4  What working achievement or initiative are you most proud of?
This is very hard: I always love and am proud of the ongoing project that I am involved with at the time. From the case studies of my first project on Logo and maths to the large scale quantitative studies using multilevel modeling of students' conceptions of proof and proving. What I am most proud of are the times when the team has designed some intervention and you can see it really working. Teachers and students really get inspired ;-). This is the outcome of much collaborative labour: with schools and teachers, and with research colleagues and students. I am really proud of all their achievements; many are leading mathematics education all over the world. I am particularly fortunate to have worked for so many years with Professor Richard Noss, founding Director of the UCL Knowledge Lab.

I must admit to being proud of the honours I am lucky enough to have been awarded as recognition of achievements gained while working at the IOE - a tribute to the stimulating and collegial atmosphere I have enjoyed here over the years.

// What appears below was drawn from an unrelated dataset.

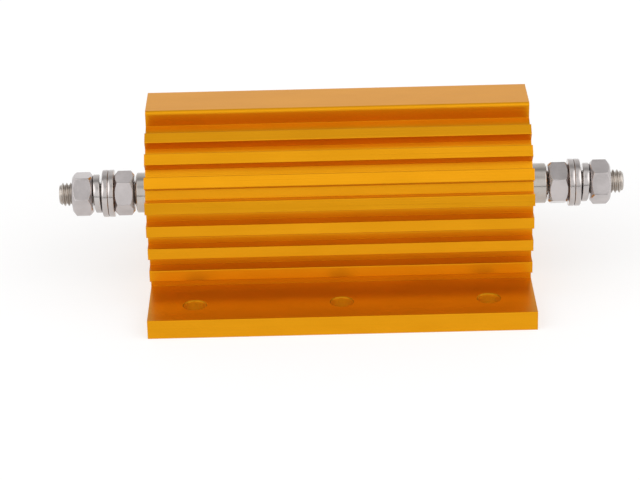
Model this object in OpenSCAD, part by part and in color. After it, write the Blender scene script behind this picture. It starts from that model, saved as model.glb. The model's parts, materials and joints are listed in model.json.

For example I was the first recipient in 2004 of the International Commission of Mathematics Instruction (ICMI) Hans Freudenthal medal, and later the first recipient of the Royal Society Kavli Education Medal, both in recognition of a distinguished contribution to mathematics education, I was so proud for my community as well when made an OBE in 2004 and even more so became a Dame Commander of the British Empire 10 years later in 2014. The same year I was elected as President of the Institute of Mathematics and its Applications, the first president from education in a mathematics learned society. I enjoyed the term enormously and learned so much about the mathematics community.

5  Tell us about a project you are working on now which is top of your to-do list.
I am working on two research projects at the moment: the ScratchMaths: supporting computational and mathematical thinking through programming, funded by the Education Endowment Fund and co-led with Professor Richard Noss, and Developing teachers' mathematical knowledge for teaching through computer-embedded activities with Dr Alison Clarke-Wilson funded by the Nuffield Foundation. So, both in primary and secondary schools I still strive for more engagement with mathematics through digital technology.

6  What would it surprise people to know about you?
I co-presented on a popular TV series of programmes (1987- 90) Fun and Games, 6/7 programmes per year with sometimes over 10 million viewers.

I was even offered a business class upgrade when waiting for a flight to the USA if I could answer a puzzle correctly. The outcome is interesting …

7  What other piece of research outside of your own subject area interests you?
Mathematics is always high on the political agenda. Since I was Chief Adviser for Mathematics to the UK Government and advised the Secretary of State for Education (2004-2007), I remain interested in policy issues in my subject but beyond it: for example trying to explain the 'London effect' and tackling the issue of gender participation. I am a keen tennis player: so I am really interested in how the 'tools of the trade' have changed over the years and how it has shaped the game. So about tennis but also relates back to mathematics as most things do really.